Spotkanie zakończono słodkim poczęstunkiem, przygotowanym przez rodziców i miłą rozmową. Pyszne, domowe wypieki każdemu bardzo smakowały. Dziękujemy wszystkim Rodzicom, którzy te pyszności przygotowali: p. Małgorzacie Sikorze, p. Monice Balawejder, p. Małgorzacie Warzocha, p. Marcie Huk, p. Katarzynie Flis, p. Agnieszce Flisowskiej,  p. Marzenie Skibie, p. Iwonie Kiper, państwu Małgorzacie i Witoldowi Wołoszynom a także  babci Jasia – Pani Krysi – za znakomite rurki z kremem oraz babci Kubusia Balawejdera – Pani Basi – za pyszny sernik.                                                                   

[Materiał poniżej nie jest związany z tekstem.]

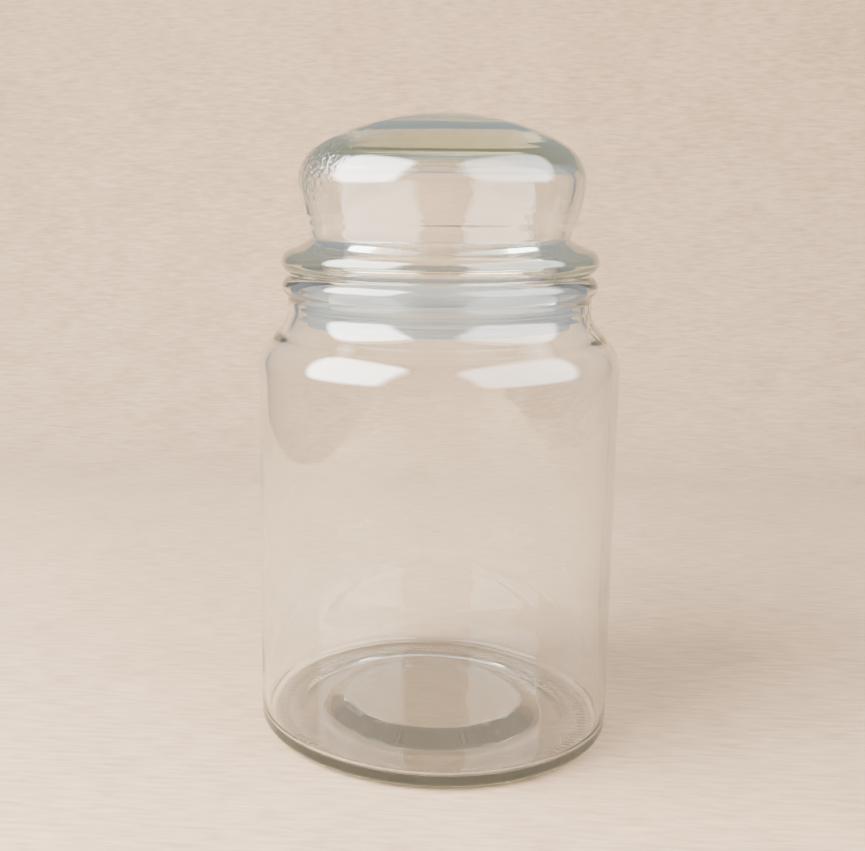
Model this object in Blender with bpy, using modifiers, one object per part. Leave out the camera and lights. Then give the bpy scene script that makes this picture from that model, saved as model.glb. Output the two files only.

Był to niezwykły dzień, który na długo pozostanie w naszej pamięci. To wyjątkowe spotkanie było pełne radości i szczęścia. Babcie i Dziadkowie byli dumni ze swoich wnuków, a wnuczęta szczęśliwe, że mogły gościć swoich najbliższych.

Zimowa inspekcja ogrodu

 

Po lekcji czytelniczej w bibliotece, poszliśmy do naszego przedszkolnego ogrodu. Chcieliśmy sprawdzić jak wygląda w lutym, gdy stopniał śnieg. Dzieci stwierdziły, że jest to chyba ptasi ogród, albo kreci, gdyż królują w nim wrony i wróbelki, oraz krecie kopce. Sprawdziliśmy stan karmników, uzupełniliśmy ziarenka.Postanowiliśmy przeanalizować stan roślinności na przyrodniczej ścieżce edukacyjnej. No cóż…Maluchy stwierdziły, że jest smutny, bo nie ma truskaweczek i pomidorków. Starszaki fachowo im wytłumaczyły, że w zimie nie ma warzyw ani owoców, że dopiero wiosną będziemy porządkować, sadzić i siać. I dopiero jak będzie ciepło i lato to będziemy jeść te wyhodowane przez nas pyszności.

Na razie cieszymy się naszym zielonym laboratorium w sali. Właśnie zakwitł nam posadzony z cebulki krokus. Możemy powiedzieć, że w naszej sali wiosna.